▶ **Task to complete**
Extract, without alteration, each line from the start of the listing to the line bearing "return math.sqrt(max(1 - bend".

______

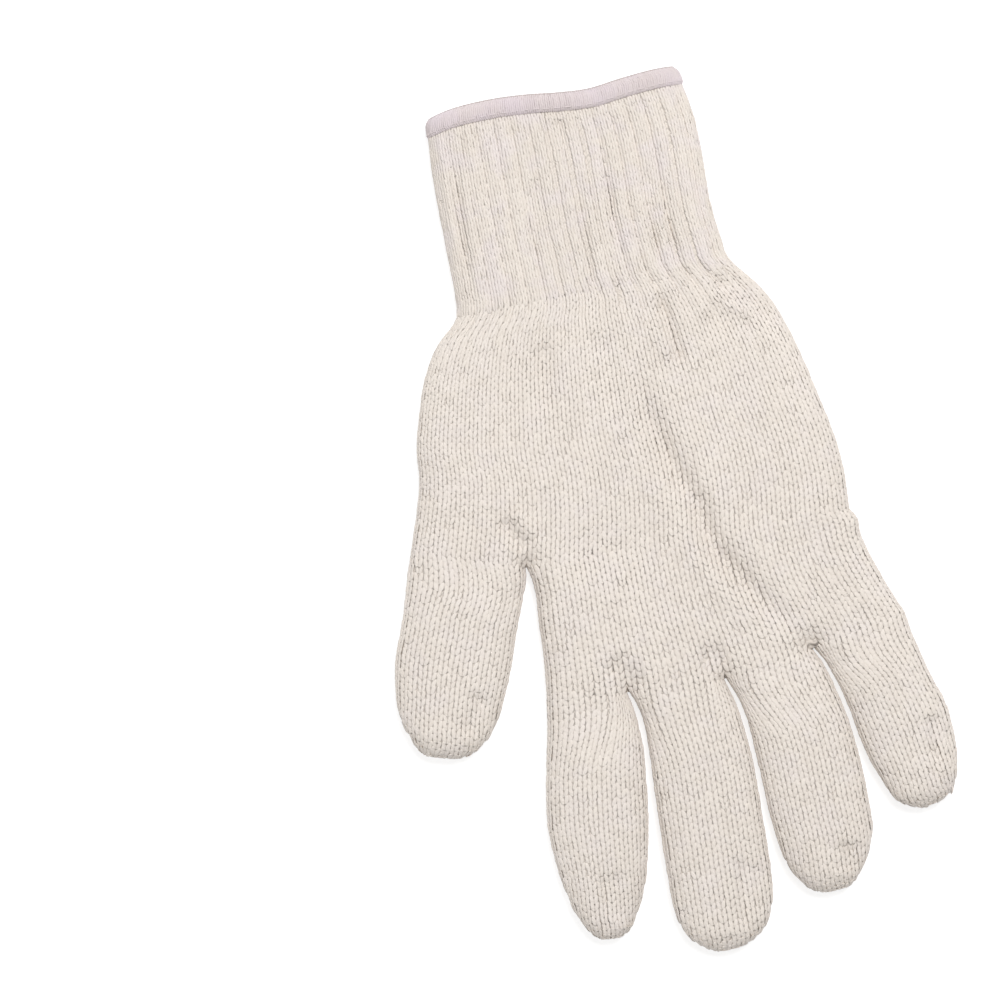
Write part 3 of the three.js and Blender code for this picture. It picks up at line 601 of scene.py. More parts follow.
@dataclass
class Tube:
    """One knitted tube: its plan, its sections, and how many stitches it has on each side."""

    plan: object
    wall: float
    wales: int
    height: object = lambda down: PALM_HEIGHT
    round_above: object = lambda down, half: PALM_ROUND_ABOVE
    stops: tuple = ()
    partings: tuple = ()
    length: float = None
    relief: object = None
    anchors: tuple = None
    narrow_after: float = None

    def full(self, down):
        """A closed tube flattens towards its tip as a ball does."""
        if self.length is None:
            return 1.0
        bend = max(1 - (1 - down) * self.length / TIP_ROUND, 0)
        return math.sqrt(max(1 - bend * bend, 0))

    def side(self, down, upper, inset, relaxed=False):
        """One layer's line across the tube, from its left side to its right side."""
        level = down if self.length is None else down * (1 - inset / self.length)
        ends = self.plan(np.array([0.0, 1.0]), level)
        half = max(np.linalg.norm(ends[1] - ends[0]) / 2, LEAST_HALF)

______

▶ **Exercise solution**
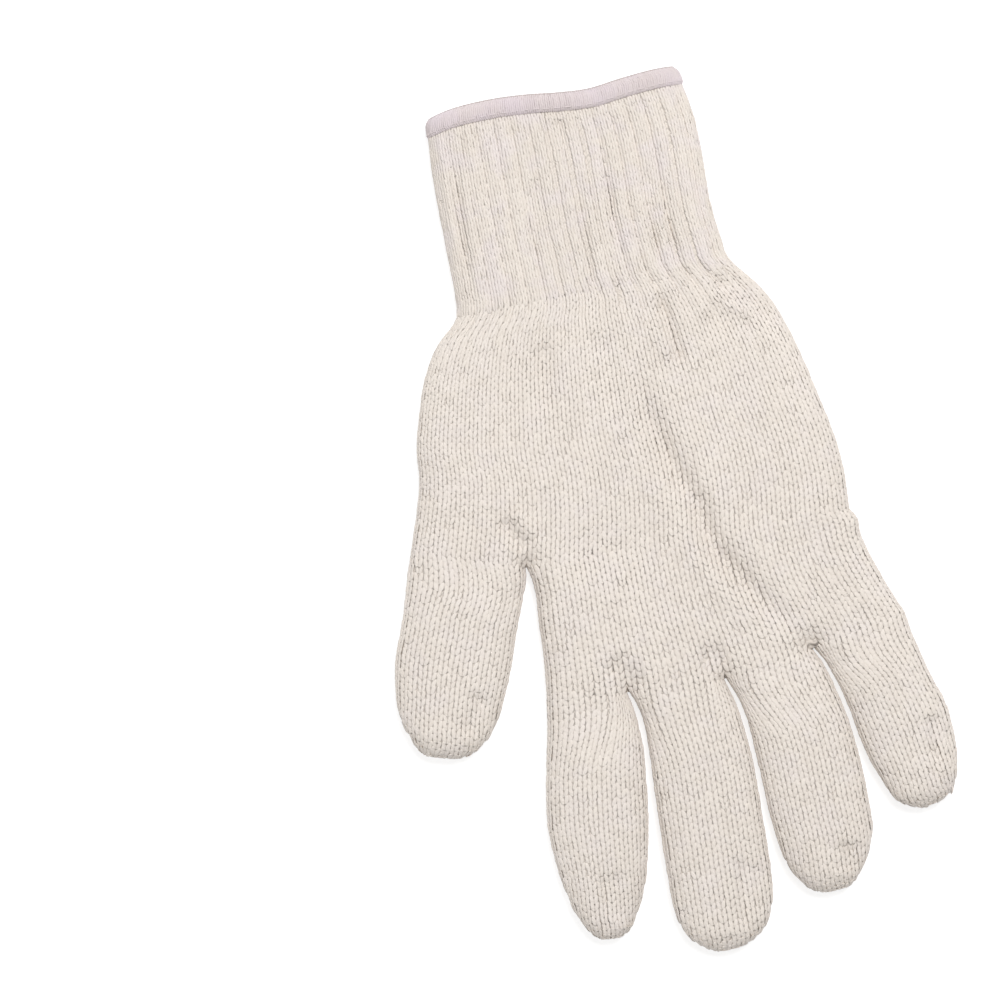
Write part 3 of the three.js and Blender code for this picture. It picks up at line 601 of scene.py. More parts follow.
@dataclass
class Tube:
    """One knitted tube: its plan, its sections, and how many stitches it has on each side."""

    plan: object
    wall: float
    wales: int
    height: object = lambda down: PALM_HEIGHT
    round_above: object = lambda down, half: PALM_ROUND_ABOVE
    stops: tuple = ()
    partings: tuple = ()
    length: float = None
    relief: object = None
    anchors: tuple = None
    narrow_after: float = None

    def full(self, down):
        """A closed tube flattens towards its tip as a ball does."""
        if self.length is None:
            return 1.0
        bend = max(1 - (1 - down) * self.length / TIP_ROUND, 0)
        return math.sqrt(max(1 - bend * bend, 0))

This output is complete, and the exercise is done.